* [DATA SEGMENT]
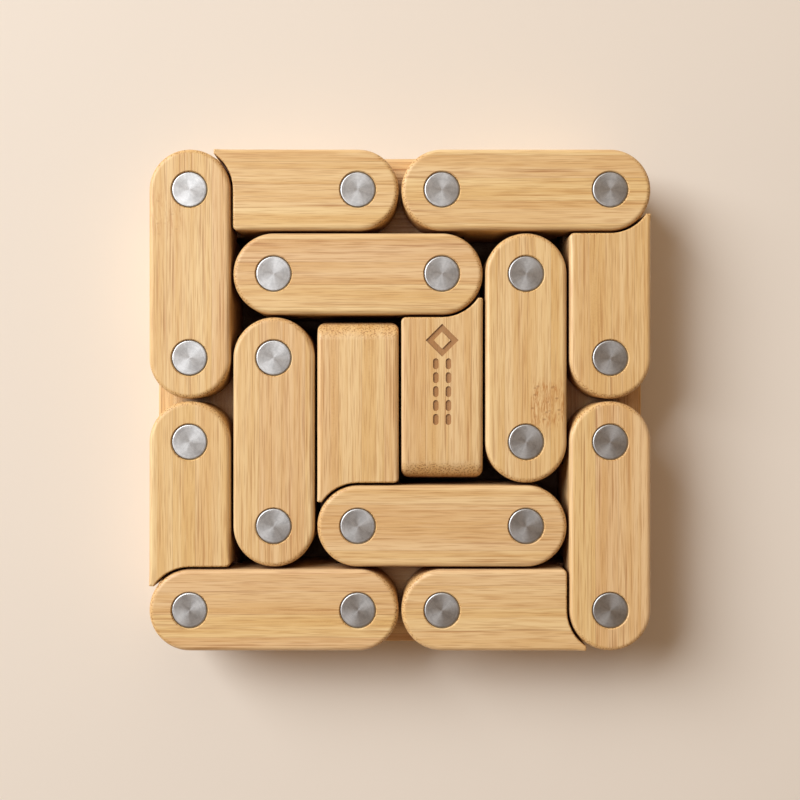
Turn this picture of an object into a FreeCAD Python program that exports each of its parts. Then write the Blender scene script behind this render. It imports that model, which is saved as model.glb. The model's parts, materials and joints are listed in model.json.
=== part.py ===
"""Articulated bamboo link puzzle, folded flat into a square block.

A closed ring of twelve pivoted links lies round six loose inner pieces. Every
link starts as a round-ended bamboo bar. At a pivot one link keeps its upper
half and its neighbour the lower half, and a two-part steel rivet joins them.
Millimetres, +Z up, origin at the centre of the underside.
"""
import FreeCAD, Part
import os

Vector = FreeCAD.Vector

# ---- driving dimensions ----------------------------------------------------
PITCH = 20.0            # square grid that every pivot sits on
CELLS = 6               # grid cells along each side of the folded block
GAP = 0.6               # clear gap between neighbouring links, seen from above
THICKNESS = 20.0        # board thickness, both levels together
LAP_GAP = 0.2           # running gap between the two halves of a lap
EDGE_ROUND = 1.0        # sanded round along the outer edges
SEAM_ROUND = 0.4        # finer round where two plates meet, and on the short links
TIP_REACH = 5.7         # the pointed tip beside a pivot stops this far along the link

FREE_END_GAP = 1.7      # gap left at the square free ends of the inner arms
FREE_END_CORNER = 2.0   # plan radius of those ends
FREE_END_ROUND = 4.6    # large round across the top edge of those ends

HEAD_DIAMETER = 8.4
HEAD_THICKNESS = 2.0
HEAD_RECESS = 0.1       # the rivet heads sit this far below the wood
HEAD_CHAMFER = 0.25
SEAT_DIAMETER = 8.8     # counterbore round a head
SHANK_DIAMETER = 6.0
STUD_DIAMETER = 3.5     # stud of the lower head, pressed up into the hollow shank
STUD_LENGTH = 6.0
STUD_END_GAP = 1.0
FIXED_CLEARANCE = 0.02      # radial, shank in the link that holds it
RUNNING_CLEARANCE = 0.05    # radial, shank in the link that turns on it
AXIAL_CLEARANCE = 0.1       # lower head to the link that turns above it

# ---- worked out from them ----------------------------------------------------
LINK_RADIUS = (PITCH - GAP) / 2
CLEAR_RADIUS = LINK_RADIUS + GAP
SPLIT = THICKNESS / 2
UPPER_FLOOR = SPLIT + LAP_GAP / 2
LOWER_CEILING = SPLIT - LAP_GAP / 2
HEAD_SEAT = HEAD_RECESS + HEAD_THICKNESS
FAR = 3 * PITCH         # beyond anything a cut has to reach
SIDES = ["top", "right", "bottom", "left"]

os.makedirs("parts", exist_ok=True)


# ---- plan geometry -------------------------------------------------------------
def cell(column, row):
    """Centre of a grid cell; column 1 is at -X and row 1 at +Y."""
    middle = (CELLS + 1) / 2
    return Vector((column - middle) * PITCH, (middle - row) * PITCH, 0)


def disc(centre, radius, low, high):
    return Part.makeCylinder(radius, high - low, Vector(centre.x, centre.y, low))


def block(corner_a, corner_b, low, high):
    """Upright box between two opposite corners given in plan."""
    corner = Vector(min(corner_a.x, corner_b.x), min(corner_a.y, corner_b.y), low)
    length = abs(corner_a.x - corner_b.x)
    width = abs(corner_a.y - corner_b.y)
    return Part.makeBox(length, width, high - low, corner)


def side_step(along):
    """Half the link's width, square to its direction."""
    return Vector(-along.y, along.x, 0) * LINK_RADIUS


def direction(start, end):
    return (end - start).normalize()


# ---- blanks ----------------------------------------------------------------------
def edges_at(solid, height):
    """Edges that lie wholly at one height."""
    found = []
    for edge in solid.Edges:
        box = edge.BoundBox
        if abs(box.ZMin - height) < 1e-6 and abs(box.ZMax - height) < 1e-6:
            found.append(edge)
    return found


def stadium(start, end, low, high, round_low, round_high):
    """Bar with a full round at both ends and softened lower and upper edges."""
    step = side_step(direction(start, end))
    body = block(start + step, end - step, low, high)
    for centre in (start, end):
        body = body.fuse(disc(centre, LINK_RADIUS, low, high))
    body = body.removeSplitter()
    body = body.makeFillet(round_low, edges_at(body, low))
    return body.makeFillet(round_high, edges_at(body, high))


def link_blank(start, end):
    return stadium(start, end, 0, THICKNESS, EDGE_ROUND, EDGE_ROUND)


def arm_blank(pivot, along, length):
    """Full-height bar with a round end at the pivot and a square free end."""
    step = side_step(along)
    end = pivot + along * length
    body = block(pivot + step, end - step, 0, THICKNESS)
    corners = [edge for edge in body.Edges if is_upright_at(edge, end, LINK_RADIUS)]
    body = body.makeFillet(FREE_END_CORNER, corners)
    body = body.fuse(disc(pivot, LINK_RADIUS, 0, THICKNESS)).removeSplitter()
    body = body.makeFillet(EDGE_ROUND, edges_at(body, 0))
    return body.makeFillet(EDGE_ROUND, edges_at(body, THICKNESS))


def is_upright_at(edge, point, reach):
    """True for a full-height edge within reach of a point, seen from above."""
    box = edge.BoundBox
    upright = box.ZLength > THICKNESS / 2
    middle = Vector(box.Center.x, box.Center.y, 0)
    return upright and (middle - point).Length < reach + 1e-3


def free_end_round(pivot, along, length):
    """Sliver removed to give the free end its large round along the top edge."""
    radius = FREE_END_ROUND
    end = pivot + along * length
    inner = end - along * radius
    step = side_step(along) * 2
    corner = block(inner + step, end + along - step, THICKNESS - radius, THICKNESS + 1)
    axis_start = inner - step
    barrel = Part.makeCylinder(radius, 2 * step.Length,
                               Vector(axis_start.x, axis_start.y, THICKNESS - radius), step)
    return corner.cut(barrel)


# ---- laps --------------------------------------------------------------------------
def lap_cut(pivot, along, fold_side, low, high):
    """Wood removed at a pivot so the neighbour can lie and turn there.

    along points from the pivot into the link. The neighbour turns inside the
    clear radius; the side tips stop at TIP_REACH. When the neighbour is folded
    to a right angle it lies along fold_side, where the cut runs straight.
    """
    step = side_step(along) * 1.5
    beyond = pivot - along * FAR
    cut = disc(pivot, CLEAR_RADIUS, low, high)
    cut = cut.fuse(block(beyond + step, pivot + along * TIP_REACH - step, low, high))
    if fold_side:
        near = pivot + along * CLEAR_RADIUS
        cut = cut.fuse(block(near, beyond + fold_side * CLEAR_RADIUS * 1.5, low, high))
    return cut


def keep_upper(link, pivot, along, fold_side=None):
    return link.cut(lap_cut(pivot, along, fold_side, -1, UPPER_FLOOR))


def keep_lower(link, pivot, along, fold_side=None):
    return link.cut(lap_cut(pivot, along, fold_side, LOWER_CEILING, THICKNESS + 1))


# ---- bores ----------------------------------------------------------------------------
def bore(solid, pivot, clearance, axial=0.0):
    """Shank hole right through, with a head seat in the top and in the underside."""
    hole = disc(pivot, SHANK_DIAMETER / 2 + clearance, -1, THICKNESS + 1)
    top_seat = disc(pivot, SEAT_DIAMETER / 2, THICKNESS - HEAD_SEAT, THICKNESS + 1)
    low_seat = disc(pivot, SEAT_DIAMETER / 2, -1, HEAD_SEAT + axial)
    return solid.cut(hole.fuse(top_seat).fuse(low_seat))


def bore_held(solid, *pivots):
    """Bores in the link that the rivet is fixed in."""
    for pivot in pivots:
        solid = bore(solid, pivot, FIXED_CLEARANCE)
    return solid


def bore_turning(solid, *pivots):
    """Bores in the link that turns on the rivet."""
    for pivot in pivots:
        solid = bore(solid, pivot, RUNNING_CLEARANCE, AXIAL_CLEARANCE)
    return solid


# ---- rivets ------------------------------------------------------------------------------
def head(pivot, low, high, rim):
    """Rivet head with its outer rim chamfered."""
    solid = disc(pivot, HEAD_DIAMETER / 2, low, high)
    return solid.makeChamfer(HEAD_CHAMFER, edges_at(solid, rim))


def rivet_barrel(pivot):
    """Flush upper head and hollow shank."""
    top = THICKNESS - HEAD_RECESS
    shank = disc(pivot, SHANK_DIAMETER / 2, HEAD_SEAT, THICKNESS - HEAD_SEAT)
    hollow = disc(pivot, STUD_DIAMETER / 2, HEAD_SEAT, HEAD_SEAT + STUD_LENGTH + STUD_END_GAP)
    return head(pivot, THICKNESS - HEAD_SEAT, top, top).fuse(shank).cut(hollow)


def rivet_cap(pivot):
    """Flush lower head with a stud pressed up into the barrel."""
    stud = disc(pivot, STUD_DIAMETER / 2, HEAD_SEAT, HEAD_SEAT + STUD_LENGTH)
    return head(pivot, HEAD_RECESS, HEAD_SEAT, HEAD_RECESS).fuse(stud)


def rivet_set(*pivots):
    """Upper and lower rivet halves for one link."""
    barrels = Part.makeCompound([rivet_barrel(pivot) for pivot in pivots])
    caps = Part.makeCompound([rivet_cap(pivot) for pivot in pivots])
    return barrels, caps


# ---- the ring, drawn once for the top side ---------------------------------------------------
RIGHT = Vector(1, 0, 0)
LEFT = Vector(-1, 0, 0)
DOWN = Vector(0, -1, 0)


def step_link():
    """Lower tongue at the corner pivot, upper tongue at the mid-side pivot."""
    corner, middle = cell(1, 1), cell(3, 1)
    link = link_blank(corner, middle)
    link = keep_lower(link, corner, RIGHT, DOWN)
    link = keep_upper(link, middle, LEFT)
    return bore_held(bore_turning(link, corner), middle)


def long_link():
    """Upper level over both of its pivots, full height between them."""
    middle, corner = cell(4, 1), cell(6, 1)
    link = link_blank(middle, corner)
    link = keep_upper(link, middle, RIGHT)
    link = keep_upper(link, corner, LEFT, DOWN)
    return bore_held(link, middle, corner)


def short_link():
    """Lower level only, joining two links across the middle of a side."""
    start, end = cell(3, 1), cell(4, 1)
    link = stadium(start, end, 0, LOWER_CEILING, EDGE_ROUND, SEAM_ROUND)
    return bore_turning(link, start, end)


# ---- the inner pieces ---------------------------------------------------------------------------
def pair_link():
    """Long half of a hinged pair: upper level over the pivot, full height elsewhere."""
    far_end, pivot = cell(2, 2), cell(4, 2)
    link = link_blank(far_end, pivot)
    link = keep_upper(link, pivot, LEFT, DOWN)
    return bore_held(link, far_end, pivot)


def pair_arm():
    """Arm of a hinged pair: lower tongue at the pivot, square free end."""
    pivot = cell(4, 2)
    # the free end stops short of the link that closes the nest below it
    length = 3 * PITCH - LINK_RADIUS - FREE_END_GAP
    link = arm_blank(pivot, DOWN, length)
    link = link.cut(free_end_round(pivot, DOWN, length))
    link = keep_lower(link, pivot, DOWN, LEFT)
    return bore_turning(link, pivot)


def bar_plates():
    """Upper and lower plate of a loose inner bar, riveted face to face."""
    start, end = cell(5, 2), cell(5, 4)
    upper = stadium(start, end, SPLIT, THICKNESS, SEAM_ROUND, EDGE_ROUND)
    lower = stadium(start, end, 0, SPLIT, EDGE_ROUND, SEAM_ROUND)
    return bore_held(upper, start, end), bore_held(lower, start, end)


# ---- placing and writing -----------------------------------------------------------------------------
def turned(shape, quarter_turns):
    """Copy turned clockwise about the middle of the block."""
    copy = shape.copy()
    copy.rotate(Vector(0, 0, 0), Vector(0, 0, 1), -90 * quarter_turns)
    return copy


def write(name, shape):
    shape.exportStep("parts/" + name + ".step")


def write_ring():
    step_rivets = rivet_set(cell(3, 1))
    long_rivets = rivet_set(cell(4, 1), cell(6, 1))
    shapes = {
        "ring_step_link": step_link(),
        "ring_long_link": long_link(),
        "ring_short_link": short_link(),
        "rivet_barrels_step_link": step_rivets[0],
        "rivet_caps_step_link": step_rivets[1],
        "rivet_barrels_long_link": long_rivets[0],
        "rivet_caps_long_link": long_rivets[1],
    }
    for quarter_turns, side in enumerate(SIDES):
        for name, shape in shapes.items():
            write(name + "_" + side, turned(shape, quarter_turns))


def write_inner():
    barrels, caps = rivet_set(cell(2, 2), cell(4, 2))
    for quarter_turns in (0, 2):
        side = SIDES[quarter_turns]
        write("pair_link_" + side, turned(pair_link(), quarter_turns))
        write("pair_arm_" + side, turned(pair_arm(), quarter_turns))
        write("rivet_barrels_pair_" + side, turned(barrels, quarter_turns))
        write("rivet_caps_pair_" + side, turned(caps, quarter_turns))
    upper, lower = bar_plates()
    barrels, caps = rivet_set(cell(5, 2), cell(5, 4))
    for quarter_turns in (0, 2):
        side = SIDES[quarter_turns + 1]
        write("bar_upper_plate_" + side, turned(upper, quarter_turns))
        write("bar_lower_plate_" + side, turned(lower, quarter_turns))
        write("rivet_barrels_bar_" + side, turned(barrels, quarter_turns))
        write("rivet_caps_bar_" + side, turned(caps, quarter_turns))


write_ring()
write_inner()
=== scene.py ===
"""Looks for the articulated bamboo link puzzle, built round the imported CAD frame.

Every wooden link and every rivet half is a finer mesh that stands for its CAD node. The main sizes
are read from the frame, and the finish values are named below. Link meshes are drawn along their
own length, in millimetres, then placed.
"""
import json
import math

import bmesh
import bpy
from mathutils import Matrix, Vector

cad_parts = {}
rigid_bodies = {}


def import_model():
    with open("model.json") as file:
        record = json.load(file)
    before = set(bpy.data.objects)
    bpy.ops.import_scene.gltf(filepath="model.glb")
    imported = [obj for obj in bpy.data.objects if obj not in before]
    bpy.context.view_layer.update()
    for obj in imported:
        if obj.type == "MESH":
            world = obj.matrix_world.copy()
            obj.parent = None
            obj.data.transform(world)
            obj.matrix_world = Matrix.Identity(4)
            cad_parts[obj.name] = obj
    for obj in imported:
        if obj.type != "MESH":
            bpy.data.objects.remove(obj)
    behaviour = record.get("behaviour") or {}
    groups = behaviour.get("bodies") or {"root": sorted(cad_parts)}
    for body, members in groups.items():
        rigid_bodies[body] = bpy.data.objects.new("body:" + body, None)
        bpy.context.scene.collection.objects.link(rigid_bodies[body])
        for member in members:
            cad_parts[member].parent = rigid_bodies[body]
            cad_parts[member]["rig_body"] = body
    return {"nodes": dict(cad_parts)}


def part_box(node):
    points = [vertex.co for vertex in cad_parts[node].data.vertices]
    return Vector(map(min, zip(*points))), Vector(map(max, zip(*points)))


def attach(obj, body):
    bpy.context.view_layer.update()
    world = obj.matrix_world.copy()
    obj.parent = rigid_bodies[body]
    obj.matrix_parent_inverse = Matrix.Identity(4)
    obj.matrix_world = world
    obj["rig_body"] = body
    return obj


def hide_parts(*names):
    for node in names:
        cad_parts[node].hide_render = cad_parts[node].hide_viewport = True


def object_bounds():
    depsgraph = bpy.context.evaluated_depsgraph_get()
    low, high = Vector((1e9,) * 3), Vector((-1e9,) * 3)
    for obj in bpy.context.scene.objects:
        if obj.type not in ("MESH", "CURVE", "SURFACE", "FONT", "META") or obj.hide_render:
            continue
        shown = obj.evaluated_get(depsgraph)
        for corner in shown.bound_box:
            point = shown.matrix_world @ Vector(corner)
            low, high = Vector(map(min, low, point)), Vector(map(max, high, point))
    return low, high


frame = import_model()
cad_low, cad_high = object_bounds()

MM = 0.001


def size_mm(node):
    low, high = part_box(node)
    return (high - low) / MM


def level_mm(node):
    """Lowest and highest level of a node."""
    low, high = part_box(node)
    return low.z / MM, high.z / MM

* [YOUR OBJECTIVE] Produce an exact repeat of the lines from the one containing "return low, high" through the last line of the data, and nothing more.

* [SOLUTION BELOW]
    return low, high


frame = import_model()
cad_low, cad_high = object_bounds()

MM = 0.001


def size_mm(node):
    low, high = part_box(node)
    return (high - low) / MM


def level_mm(node):
    """Lowest and highest level of a node."""
    low, high = part_box(node)
    return low.z / MM, high.z / MM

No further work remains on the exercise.